Stran noted that gross profit increased 3.1% to $11.8 million, or 29.8% of sales, for the full year 2021, compared to $11.5 million, or 30.4% of revenue, for the same period last year. “The increase in gross profit was due to increased sales and reduced cost of purchases from improvements in sourcing capabilities and buying power, partially offset by an increase in freight costs,” the company shared.
While Stran at the end of the day was profitable, the company posted an operating loss of $438,000 for 2021. “The shift from operating profit in 2020 to operating loss in 2021 was due to an increase in operating expenses, which in turn was due to additional expenses related to the acquisition of the Wildman Imprints assets, the implementation of a new ERP system, the recently completed initial public offering and ongoing public company expenses and organic growth in our business,” Stran noted.
Andy Shape, CEO and president of Stran, said the company expects to achieve double-digit organic revenue growth in 2022. He said the year is already off to a good start.
Top 40 #promoproducts distributor Stran & Co. has completed the acquisition of a distributorship whose clients include beverage industry giants like Diageo, Molson Coors & Rémy Martin https://t.co/H6nUotEzyb@ASI_MBell @stranpromosol @asicentral
— Chris Ruvo (@ChrisR_ASI) February 2, 2022
“In January 2022 we signed a multi-year contract with a large nationally recognized healthcare company to provide incentive products and literature designed to help drive consumer health behaviors, which we expect will drive significant revenue with potential expansion opportunities,” said Shape. “This new customer illustrates our shift from largely transactional sales to program offerings with long-term recurring revenue streams.”
Beyond driving sales through connecting with new clients, Stran is also working to generate more business from existing customers. “We are especially encouraged by the macro trends, as employees return to the workplace and there are more in-person events,” Shape shared.
Stran’s 2021 financial numbers do not include sales from GAP Promotions (asi/199882), a distributorship that Stran acquired in February 2022. More acquisitions could be forthcoming.
“We remain focused on accretive acquisitions that would be highly synergistic with our existing operations,” said Shape. “We believe the (promo) market is ripe for consolidation, and our goal is to position Stran at the forefront of the industry.”
Shape said Stran concluded 2021 with more than $32 million in cash, approximately $40 million in working capital, and no long-term debt. “As a result,” he added, “we believe we are well capitalized to accelerate our growth strategy, including investments in new sales and marketing initiatives, while continuing our track record of profitability.”
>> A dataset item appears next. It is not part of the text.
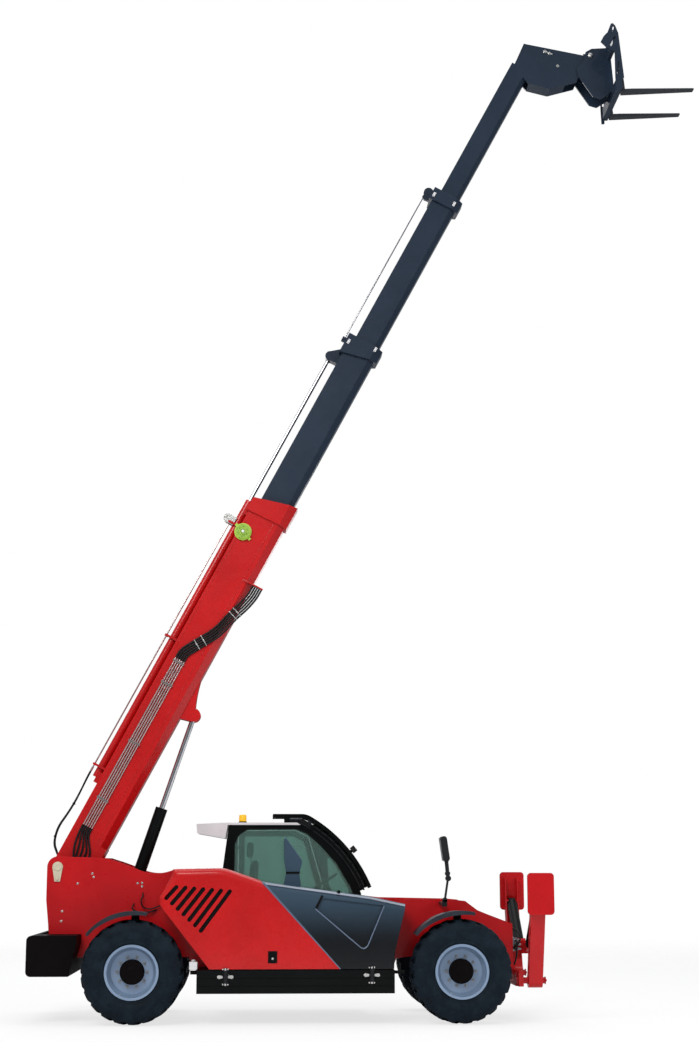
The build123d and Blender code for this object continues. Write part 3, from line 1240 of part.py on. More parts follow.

Stran ranked 32nd on Counselor’s most recent list of the 40 largest distributors in promo. The company reported to Counselor full-year revenue of $46.9 million for 2020, a figure that differs from what the company reported in its just-released financial report. Howie Turkenkopf, vice president of marketing, explained the difference: “The 2020 numbers in our public filing only include the fourth-quarter revenue from Wildman Imprints as opposed to what we reported to ASI which was their full-year revenue. In addition, there was other revenue in 2020 that did not come along with Stran as the new public company.”